Although the deity is fierce and terrible, he is not evil, for, as a civilized being, he demands justice, fair play, and integrity. If appeased, he is tolerant and protective, especially of the poor and dispossessed. After all, Ogun is the deity who taught human beings to hunt game, clear fields, open roads, and build towns. When the Fon creator finished his work he instructed humans that to overcome obstacles they must learn to use iron. For them, the sword embodied their beginnings. From the day of creation onwards the sword was given the praise name ali-su-gbo-gu-kle, the road is closed and Gu opens it (Herskovits 1958: 134-5).
The iron sword of Ogun encapsulates the twin meanings of aggression and civilization (Fig. 12).
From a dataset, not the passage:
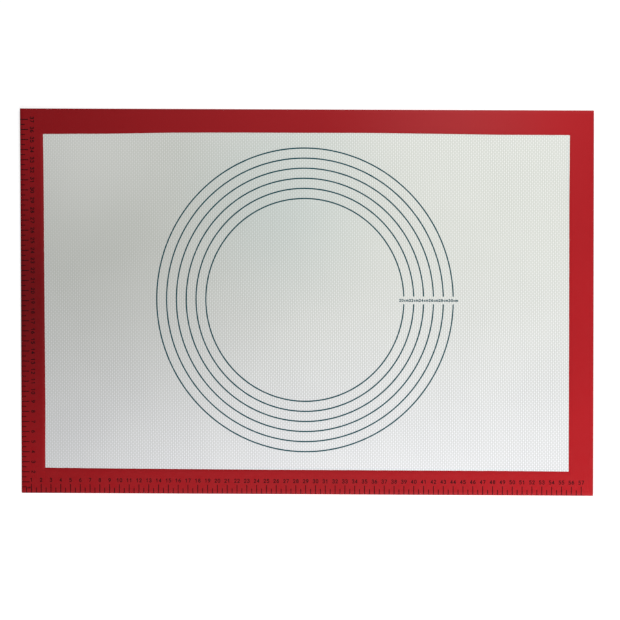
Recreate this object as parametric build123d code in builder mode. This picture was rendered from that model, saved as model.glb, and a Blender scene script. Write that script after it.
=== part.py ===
from build123d import *
import os

# Silicone baking mat, in millimetres. X runs along the mat, Y across it and Z up. The origin is the
# middle of the underside, which lies flat on whatever carries the mat. The long ruler is along the -Y
# edge and the short one along the -X edge.

# Mat outline
mat_length = 582.0
mat_width = 382.0
corner_radius = 0.6

# Layers, from the underside up
back_coat_thickness = 0.2
cloth_thickness = 0.2
front_coat_thickness = 0.2
border_thickness = 0.1
ink_thickness = 0.03

# Red border, and the red seal that closes the cut edge of the cloth and its coats
border_width = 24.0
field_corner_radius = 1.5
seal_width = 1.0

# Circle guides, each broken at its label. A printed line lies outside its circle, which the rolled dough
# fills. The largest circle keeps clear of the red border.
circle_count = 6
circle_clearance = 17.0
circle_diameter_step = 20.0
circle_line_width = 1.3
circle_centre_x = -1.7
circle_centre_y = 2.0
label_gap = 7.6

# Circle labels, each of which gives its circle's diameter as a count of centimetres
first_label_count = 20
label_step_count = 2
label_figure_width = 2.05
label_figure_height = 3.0
label_line_width = 0.68
label_spacing = 0.38

# Rulers, whose ticks start just inside the mat's edge. One division is a centimetre.
ruler_division = 10.0
tick_margin = 0.3
tick_width = 0.8
ruler_end_clearance = 8.0
long_ruler_start = 0.0
long_ruler_tick = 9.0
long_ruler_half_tick = 5.5
long_ruler_figure_middle = 13.1
short_ruler_start = 1.0
short_ruler_tick = 8.2
short_ruler_half_tick = 5.0
short_ruler_figure_middle = 12.2
short_ruler_figure_angle = -90

# Ruler numbers
figure_width = 2.6
figure_height = 4.0
figure_line_width = 0.7
figure_spacing = 0.6

# Unit sign between the first ticks of the two rulers
unit_figure_width = 1.4
unit_figure_height = 2.6
unit_line_width = 0.45
unit_spacing = 0.3
unit_middle_x = 7.5
unit_middle_y = 5.6

# Pen strokes of each figure, in shares of its width and height as measured between the line's middles.
# A run of two points is straight, and a run of three is an arc through the middle one.
stroke_shares = {
    "0": [
        [[(0, 0.71), (0.5, 1), (1, 0.71)], [(1, 0.71), (1, 0.29)]],
        [[(1, 0.29), (0.5, 0), (0, 0.29)], [(0, 0.29), (0, 0.71)]],
    ],
    "1": [[[(0.1, 0.74), (0.56, 1)], [(0.56, 1), (0.56, 0)]]],
    "2": [[[(0.02, 0.76), (0.58, 0.99), (0.78, 0.52)], [(0.78, 0.52), (0, 0)], [(0, 0), (1, 0)]]],
    "3": [[[(0.06, 0.84), (0.92, 0.76), (0.42, 0.54)]], [[(0.42, 0.54), (1, 0.28), (0, 0.16)]]],
    "4": [[[(0.74, 0), (0.74, 1)], [(0.74, 1), (0, 0.27)]], [[(0, 0.27), (1, 0.27)]]],
    "5": [[[(0.9, 1), (0.14, 1)], [(0.14, 1), (0.06, 0.55)]], [[(0.06, 0.55), (1, 0.33), (0, 0.1)]]],
    "6": [
        [[(0, 0.29), (0.5, 0.58), (1, 0.29)]],
        [[(1, 0.29), (0.5, 0), (0, 0.29)], [(0, 0.29), (0.23, 0.75), (0.8, 1)]],
    ],
    "7": [[[(0, 1), (1, 1)], [(1, 1), (0.36, 0)]]],
    "8": [
        [[(0.02, 0.27), (0.5, 0.54), (0.98, 0.27)]],
        [[(0.98, 0.27), (0.5, 0), (0.02, 0.27)]],
        [[(0.1, 0.77), (0.5, 1), (0.9, 0.77)]],
        [[(0.9, 0.77), (0.5, 0.54), (0.1, 0.77)]],
    ],
    "9": [
        [[(1, 0.71), (0.5, 0.42), (0, 0.71)]],
        [[(0, 0.71), (0.5, 1), (1, 0.71)], [(1, 0.71), (0.77, 0.25), (0.2, 0)]],
    ],
    "c": [[[(0.72, 0.57), (0, 0.34), (0.72, 0.11)]]],
    "m": [
        [[(0, 0), (0, 0.66)]],
        [[(0, 0.42), (0.38, 0.68), (0.76, 0.42)], [(0.76, 0.42), (0.76, 0)]],
        [[(0.76, 0.42), (1.14, 0.68), (1.52, 0.42)], [(1.52, 0.42), (1.52, 0)]],
    ],
}
width_shares = {"c": 0.72, "m": 1.52}

# Levels and spans that the pieces share
cloth_level = back_coat_thickness
front_coat_level = cloth_level + cloth_thickness
field_face = front_coat_level + front_coat_thickness
border_face = field_face + border_thickness
sheet_length = mat_length - 2 * seal_width
sheet_width = mat_width - 2 * seal_width
field_length = mat_length - 2 * border_width
field_width = mat_width - 2 * border_width
largest_circle_diameter = field_width - 2 * circle_clearance
smallest_circle_diameter = largest_circle_diameter - (circle_count - 1) * circle_diameter_step
left_edge = -mat_length / 2
bottom_edge = -mat_width / 2
long_ruler_zero = left_edge + long_ruler_start
short_ruler_zero = bottom_edge + short_ruler_start
long_ruler_count = int((mat_length - long_ruler_start - ruler_end_clearance) / ruler_division)
short_ruler_count = int((mat_width - short_ruler_start - ruler_end_clearance) / ruler_division)

os.makedirs("parts", exist_ok=True)


def finish_piece(piece, name):
    """Labels a finished piece and writes it under its own name."""
    piece.part.label = name
    export_step(piece.part, f"parts/{name}.step")


def figure_outline(figure, width, height, line_width):
    """One figure drawn with a round-ended line, its lower left line end on the origin."""
    across, up = width - line_width, height - line_width
    with BuildSketch() as outline:
        for stroke in stroke_shares[figure]:
            with BuildLine(mode=Mode.PRIVATE) as pen:
                for run in stroke:
                    points = [(x_share * across, y_share * up) for x_share, y_share in run]
                    if len(points) == 2:
                        Line(*points)
                    else:
                        ThreePointArc(*points)
            SlotArc(pen.wire(), line_width)
    return outline.sketch


def print_words(words, width, height, line_width, spacing):
    """Adds words to the sketch in hand, each given as its text, its middle and its turn in degrees. A
    space in a text stands in for a figure that isn't printed, and holds its width."""
    across = width - line_width
    starts = {}
    for text, middle, turn in words:
        spans = [across * width_shares.get(figure, 1) for figure in text]
        x = -(sum(spans) + (line_width + spacing) * (len(text) - 1)) / 2
        for figure, span in zip(text, spans):
            start = Location(middle, (0, 0, turn)) * Location((x, (line_width - height) / 2, 0))
            starts.setdefault(figure, []).append(start)
            x += span + line_width + spacing
    starts.pop(" ", None)
    for figure, places in starts.items():
        outline = figure_outline(figure, width, height, line_width)
        with Locations(*places):
            add(outline)


# Woven glass cloth in the middle of the sheet, as one plain layer
with BuildPart() as glass_cloth:
    with BuildSketch(Plane.XY.offset(cloth_level)):
        Rectangle(sheet_length, sheet_width)
    extrude(amount=cloth_thickness)
finish_piece(glass_cloth, "glass_cloth")

# Clear silicone coat under the cloth, which the mat lies on
with BuildPart() as back_coat:
    with BuildSketch(Plane.XY):
        Rectangle(sheet_length, sheet_width)
    extrude(amount=back_coat_thickness)
finish_piece(back_coat, "back_silicone_coat")

# Clear silicone coat over the cloth, which shows as the white field
with BuildPart() as front_coat:
    with BuildSketch(Plane.XY.offset(front_coat_level)):
        Rectangle(sheet_length, sheet_width)
    extrude(amount=front_coat_thickness)
finish_piece(front_coat, "front_silicone_coat")

# Red silicone bead round the cut edge, as tall as the three layers
with BuildPart() as edge_seal:
    with BuildSketch(Plane.XY):
        RectangleRounded(mat_length, mat_width, corner_radius)
        Rectangle(sheet_length, sheet_width, mode=Mode.SUBTRACT)
    extrude(amount=field_face)
finish_piece(edge_seal, "edge_seal")

# Red silicone border over the front coat and the seal
with BuildPart() as red_border:
    with BuildSketch(Plane.XY.offset(field_face)):
        RectangleRounded(mat_length, mat_width, corner_radius)
        RectangleRounded(field_length, field_width, field_corner_radius, mode=Mode.SUBTRACT)
    extrude(amount=border_thickness)
finish_piece(red_border, "red_border")

# Circle guides and their labels, from the smallest out
for place in range(circle_count):
    radius = (smallest_circle_diameter + place * circle_diameter_step) / 2
    label_middle = (circle_centre_x + radius + circle_line_width / 2, circle_centre_y)

    with BuildPart() as circle_guide:
        with BuildSketch(Plane.XY.offset(field_face)):
            with Locations((circle_centre_x, circle_centre_y)):
                Circle(radius + circle_line_width)
                Circle(radius, mode=Mode.SUBTRACT)
            with Locations(label_middle):
                Rectangle(label_gap, label_gap, mode=Mode.SUBTRACT)
        extrude(amount=ink_thickness)
    finish_piece(circle_guide, f"circle_guide_{place + 1}")

    with BuildPart() as circle_label:
        with BuildSketch(Plane.XY.offset(field_face)):
            words = [(f"{first_label_count + place * label_step_count}cm", label_middle, 0)]
            print_words(words, label_figure_width, label_figure_height, label_line_width, label_spacing)
        extrude(amount=ink_thickness)
    finish_piece(circle_label, f"circle_label_{place + 1}")

# Long ruler: ticks up from the -Y edge
for name, tick_length, first_share in (
    ("long_ruler_ticks", long_ruler_tick, 1),
    ("long_ruler_half_ticks", long_ruler_half_tick, 0.5),
):
    middle_x = long_ruler_zero + (first_share + (long_ruler_count - 1) / 2) * ruler_division
    with BuildPart() as long_ticks:
        with BuildSketch(Plane.XY.offset(border_face)):
            with Locations((middle_x, bottom_edge + (tick_margin + tick_length) / 2)):
                with GridLocations(ruler_division, ruler_division, long_ruler_count, 1):
                    Rectangle(tick_width, tick_length - tick_margin)
        extrude(amount=ink_thickness)
    finish_piece(long_ticks, name)

# Short ruler: ticks in from the -X edge
for name, tick_length, first_share in (
    ("short_ruler_ticks", short_ruler_tick, 1),
    ("short_ruler_half_ticks", short_ruler_half_tick, 0.5),
):
    middle_y = short_ruler_zero + (first_share + (short_ruler_count - 1) / 2) * ruler_division
    with BuildPart() as short_ticks:
        with BuildSketch(Plane.XY.offset(border_face)):
            with Locations((left_edge + (tick_margin + tick_length) / 2, middle_y)):
                with GridLocations(ruler_division, ruler_division, 1, short_ruler_count):
                    Rectangle(tick_length - tick_margin, tick_width)
        extrude(amount=ink_thickness)
    finish_piece(short_ticks, name)

# Numbers of the rulers, as their tens and their units. The long ruler's are upright. The short ruler's
# have their tops towards the field, and start with the second, as the first would meet the long ruler's.
number_y = bottom_edge + long_ruler_figure_middle
long_places = [
    (number, (long_ruler_zero + number * ruler_division, number_y), 0)
    for number in range(1, long_ruler_count + 1)
]
number_x = left_edge + short_ruler_figure_middle
short_places = [
    (number, (number_x, short_ruler_zero + number * ruler_division), short_ruler_figure_angle)
    for number in range(2, short_ruler_count + 1)
]
for ruler, places in (("long_ruler", long_places), ("short_ruler", short_places)):
    tens = [(f"{number // 10} ", middle, turn) for number, middle, turn in places if number > 9]
    units = [
        (f" {number % 10}" if number > 9 else f"{number}", middle, turn)
        for number, middle, turn in places
    ]
    for name, words in (("tens", tens), ("units", units)):
        with BuildPart() as ruler_figures:
            with BuildSketch(Plane.XY.offset(border_face)):
                print_words(words, figure_width, figure_height, figure_line_width, figure_spacing)
            extrude(amount=ink_thickness)
        finish_piece(ruler_figures, f"{ruler}_{name}")

# Unit sign in the corner that the rulers share
with BuildPart() as unit_sign:
    with BuildSketch(Plane.XY.offset(border_face)):
        words = [("cm", (left_edge + unit_middle_x, bottom_edge + unit_middle_y), 0)]
        print_words(words, unit_figure_width, unit_figure_height, unit_line_width, unit_spacing)
    extrude(amount=ink_thickness)
finish_piece(unit_sign, "unit_sign")
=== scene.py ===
import math

import bpy
import numpy as np
from mathutils import Matrix, Vector


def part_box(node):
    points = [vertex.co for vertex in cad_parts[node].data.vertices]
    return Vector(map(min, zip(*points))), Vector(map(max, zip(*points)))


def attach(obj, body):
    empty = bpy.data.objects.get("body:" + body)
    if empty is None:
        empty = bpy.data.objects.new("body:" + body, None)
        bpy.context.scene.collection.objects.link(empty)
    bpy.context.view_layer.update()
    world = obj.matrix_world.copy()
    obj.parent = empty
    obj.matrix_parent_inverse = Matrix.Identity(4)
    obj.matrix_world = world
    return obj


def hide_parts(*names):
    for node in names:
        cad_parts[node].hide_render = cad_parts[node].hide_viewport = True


# Silicone baking mat, in metres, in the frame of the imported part: X along the mat, Y across it, Z up.
# The mat lies on a pale floor and is seen from nearly straight above.
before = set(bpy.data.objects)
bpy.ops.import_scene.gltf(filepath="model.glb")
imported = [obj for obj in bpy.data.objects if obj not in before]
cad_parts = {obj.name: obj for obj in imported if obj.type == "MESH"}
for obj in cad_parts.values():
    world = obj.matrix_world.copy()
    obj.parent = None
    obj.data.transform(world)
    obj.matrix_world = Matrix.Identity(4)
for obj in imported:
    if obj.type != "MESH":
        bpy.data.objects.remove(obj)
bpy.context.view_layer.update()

# Sizes that the frame gives
mat_low, mat_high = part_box("edge_seal")
sheet_low, sheet_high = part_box("glass_cloth")
field_face = mat_high.z
border_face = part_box("red_border")[1].z
half_length, half_width = mat_high.x, mat_high.y
circle_count = sum(name.startswith("circle_guide_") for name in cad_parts)

# Red border, whose print isn't quite even: how far its inner edge stands in from an even border, from one
# end of the side to the other
border_width = 0.024
border_corner_radius = 0.0006
outer_corner_radius = 0.0006
border_soft_edge = 0.00005
soft_edge_drop = 0.3
bottom_wander = (0.0012, 0.0007, 0.0005, 0.0002, 0.0003, 0.0002, 0.0003, 0.0)
top_wander = (0.0014, 0.0009, -0.0004, -0.0007, -0.0007, -0.0008, -0.0002, 0.0005, 0.0005)
left_wander = (0.0003, 0.0006, 0.0003, 0.0, -0.0001, -0.0005)
right_wander = (0.0008, 0.0008, 0.0008, 0.0007, 0.0007, 0.0002)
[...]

It clears the forest and builds the house. More significantly, it vanquishes the enemy and crowns the king. The culmination of the coronation ceremony of the king of Oyo occurs when the Great Sword, the Sword of Justice, is placed in the king’s hands. Without it he cannot wield the supreme power over life and death. After an interval of five days, the king proceeds to the shrine of Ogun, the ultimate source of the sword; only after this may he enter the palace as ruler of his kingdom (Johnson 1969: 45).
The use of ceremonial swords and the dramatization of warfare are important features of kingship rituals throughout the Guinea Coast. In Benin, for example, this is an ancient practice. The annual Ogun ceremony, Isiokuo, a mock battle, is said to date to the first dynasty of kings who ruled perhaps until the 13th or 14th century. It is through this intimate relationship with kingship that the power and character of Ogun acquire a profoundly historic dimension. For these kingdoms of the Guinea Coast, Ogun—progenitor of iron and warrior king—sums up a long rise to political supremacy.